Murdoch & Chase initially offered me £19.00 per credit 3 weeks ago, which I declined, and yesterday the guy offered me £17.69 per credit IF I paid him £4,100, less a discount of £1,800 = £2,300, to convert my VERs to CERs with an exit in February. The lower value of the credits he explained was because the market was contacting and this deal was with a different Corporate Client. He mentioned the name of a very large conglomerate.

On its website, Murdoch & Chase claims to “liase closely” with the following companies: Carbon Neutral Institute; London City Bond; Octavian Vaults; Asset Release Brokers; Fine Wine Negotiants; and Senior Commodity Brokers. Let’s look at each of these companies in turn and see how they might be able to help you exit your carbon credits:

  • A search on Open Corporates reveals that there is no company called the Carbon Neutral Institute registered anywhere in the world. Neither does “Senior Commodity Brokers” appear on Open Corporates.
  • London City Bond is a UK-based warehousing company. Octavian Vaults offers storage for wine.
  • A search for “Asset Release Brokers” on google reveals that the company appears to exist only in the imagination of Murdoch & Chase. The same is true of “Fine Wine Negotiants”. Both companies have no websites of their own, and appear only on Murdoch & Chase’s website.
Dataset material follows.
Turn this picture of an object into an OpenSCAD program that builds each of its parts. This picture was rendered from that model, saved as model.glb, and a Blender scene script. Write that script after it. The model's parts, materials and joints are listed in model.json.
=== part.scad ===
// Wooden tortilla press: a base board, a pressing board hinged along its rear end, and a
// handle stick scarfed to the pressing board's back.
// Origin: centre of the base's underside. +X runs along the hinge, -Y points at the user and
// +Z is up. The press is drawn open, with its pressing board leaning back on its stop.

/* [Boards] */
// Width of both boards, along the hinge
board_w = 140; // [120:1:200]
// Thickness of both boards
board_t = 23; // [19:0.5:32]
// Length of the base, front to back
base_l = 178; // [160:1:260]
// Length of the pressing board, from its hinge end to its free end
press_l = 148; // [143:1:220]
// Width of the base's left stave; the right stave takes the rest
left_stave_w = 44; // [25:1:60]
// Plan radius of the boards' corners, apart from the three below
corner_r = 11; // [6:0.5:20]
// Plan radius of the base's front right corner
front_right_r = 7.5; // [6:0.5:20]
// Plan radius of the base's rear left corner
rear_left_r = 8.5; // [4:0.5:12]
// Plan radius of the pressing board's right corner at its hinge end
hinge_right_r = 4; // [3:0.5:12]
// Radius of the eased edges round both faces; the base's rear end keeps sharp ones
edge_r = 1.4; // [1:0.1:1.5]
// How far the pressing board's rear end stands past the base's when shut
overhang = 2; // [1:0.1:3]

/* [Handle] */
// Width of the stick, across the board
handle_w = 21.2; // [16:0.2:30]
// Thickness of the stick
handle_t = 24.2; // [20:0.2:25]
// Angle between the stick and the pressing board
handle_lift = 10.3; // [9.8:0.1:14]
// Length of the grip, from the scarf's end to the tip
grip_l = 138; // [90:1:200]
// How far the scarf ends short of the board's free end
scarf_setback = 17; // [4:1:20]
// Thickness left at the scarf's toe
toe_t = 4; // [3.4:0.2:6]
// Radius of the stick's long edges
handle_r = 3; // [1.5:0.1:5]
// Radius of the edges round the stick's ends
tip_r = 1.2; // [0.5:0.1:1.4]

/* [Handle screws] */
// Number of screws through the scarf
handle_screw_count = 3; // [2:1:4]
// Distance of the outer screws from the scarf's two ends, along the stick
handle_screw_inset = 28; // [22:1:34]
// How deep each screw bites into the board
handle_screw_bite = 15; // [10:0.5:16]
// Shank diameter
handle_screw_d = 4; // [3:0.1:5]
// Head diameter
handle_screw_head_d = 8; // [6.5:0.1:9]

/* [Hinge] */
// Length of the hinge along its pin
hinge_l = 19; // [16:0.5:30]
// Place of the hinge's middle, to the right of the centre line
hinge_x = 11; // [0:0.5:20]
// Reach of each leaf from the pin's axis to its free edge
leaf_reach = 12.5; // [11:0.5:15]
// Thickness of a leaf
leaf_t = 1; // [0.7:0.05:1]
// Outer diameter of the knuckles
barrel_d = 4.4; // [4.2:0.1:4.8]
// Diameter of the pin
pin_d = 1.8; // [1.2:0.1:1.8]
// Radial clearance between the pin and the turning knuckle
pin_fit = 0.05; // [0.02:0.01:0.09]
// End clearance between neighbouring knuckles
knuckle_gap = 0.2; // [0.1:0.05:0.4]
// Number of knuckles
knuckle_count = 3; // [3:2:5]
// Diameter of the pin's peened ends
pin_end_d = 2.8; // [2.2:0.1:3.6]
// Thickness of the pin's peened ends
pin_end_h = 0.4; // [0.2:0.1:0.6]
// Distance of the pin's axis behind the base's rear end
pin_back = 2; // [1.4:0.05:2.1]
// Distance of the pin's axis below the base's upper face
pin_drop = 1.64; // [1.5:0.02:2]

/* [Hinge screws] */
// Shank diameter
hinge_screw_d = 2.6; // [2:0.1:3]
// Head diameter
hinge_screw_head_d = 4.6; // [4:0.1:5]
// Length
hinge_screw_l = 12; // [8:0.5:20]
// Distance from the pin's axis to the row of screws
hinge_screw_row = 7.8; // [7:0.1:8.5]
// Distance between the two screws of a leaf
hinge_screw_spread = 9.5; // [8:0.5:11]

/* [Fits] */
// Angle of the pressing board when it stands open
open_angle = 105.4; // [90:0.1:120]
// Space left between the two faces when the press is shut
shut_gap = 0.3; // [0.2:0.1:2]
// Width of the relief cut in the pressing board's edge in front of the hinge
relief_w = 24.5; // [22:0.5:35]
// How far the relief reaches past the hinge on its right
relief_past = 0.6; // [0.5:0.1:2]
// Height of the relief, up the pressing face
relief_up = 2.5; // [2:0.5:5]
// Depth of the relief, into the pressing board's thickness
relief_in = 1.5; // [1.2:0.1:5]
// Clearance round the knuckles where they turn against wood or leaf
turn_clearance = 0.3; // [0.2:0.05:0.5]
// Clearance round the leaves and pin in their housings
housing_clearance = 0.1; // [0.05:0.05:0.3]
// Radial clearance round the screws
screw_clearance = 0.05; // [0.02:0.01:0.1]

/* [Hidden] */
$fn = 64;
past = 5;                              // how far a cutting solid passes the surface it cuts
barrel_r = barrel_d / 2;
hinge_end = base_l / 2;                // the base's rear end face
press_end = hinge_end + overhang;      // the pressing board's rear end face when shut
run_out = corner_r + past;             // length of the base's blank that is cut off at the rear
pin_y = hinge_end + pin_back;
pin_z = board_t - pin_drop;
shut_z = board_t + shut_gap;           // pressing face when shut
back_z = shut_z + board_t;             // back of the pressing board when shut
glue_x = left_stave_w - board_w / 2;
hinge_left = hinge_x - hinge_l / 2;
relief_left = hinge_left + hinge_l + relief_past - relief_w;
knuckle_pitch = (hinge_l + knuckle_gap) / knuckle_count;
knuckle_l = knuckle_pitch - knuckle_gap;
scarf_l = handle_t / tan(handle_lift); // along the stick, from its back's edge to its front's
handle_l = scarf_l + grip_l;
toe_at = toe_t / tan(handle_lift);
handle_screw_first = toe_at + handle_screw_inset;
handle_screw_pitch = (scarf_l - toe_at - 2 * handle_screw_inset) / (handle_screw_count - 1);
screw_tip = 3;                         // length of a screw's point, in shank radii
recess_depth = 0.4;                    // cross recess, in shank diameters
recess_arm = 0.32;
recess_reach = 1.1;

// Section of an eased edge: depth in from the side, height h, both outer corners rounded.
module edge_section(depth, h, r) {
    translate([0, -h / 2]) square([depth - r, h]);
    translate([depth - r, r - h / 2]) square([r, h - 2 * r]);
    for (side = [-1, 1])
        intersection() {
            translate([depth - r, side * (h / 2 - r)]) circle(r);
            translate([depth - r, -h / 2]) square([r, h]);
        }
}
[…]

None of these companies are going to be any help, then, in selling your near-worthless carbon credits.

Murdoch & Chase was registered in May 2013, by Nathan Sands. Two months later he retired and John Murdoch took over. The company’s website was registered in May 2013, by a website design company.

The company’s address is Tower 42, 25 Old Broad Street, London EC2N 1HN. That’s the second tallest building in the City of London – it used to be called the National Westminster Tower. Wikipedia gives a list of the companies in the building. The list doesn’t include Murdoch & Chase but does include Regus, a company offering virtual office services.

Murdoch & Chase’s website includes a page about “Our People”. It includes no names of anyone working at the company and two stock photographs.

Last week, Paul Murphy wrote about boiler rooms in the City of London on the Financial Times blog FTAlphaville. “The City of London is cram-packed with boiler room-type operations,” he writes, “where high pressure sales staff press everything from bamboo to carbon credits on mug punters.” He points out that the FCA’s regulatory remit “does not allow it to clear out this scum that’s accumulated along the streets of what would like to be seen as the global centre of finance”. Surely it’s time for the British government to change the FCA’s remit.
 

3 thoughts on “Beware of the Murdoch & Chase boiler room and recovery room scam”

  1. Jeremy Lane says:
    13 December 2013 at 1:32 pm

    Does anyone know anything about a company called CPO (Commercial Property Options, I think) offering to purchase carbon credits?

  2. Anonymous says:
    3 December 2014 at 2:58 am

    anyone know anything about green biomass and energy ltd or igc ltd based in essex

  3. Chris Lang says:
    3 December 2014 at 9:45 am

    @Anonymous (#2) – Green Biomass and Energy Ltd was dissolved on 13 September 2013. I can’t find anything about IGC Ltd – do you have a website url or any other details about the company?

    Why are you asking about these companies? Did they contact you?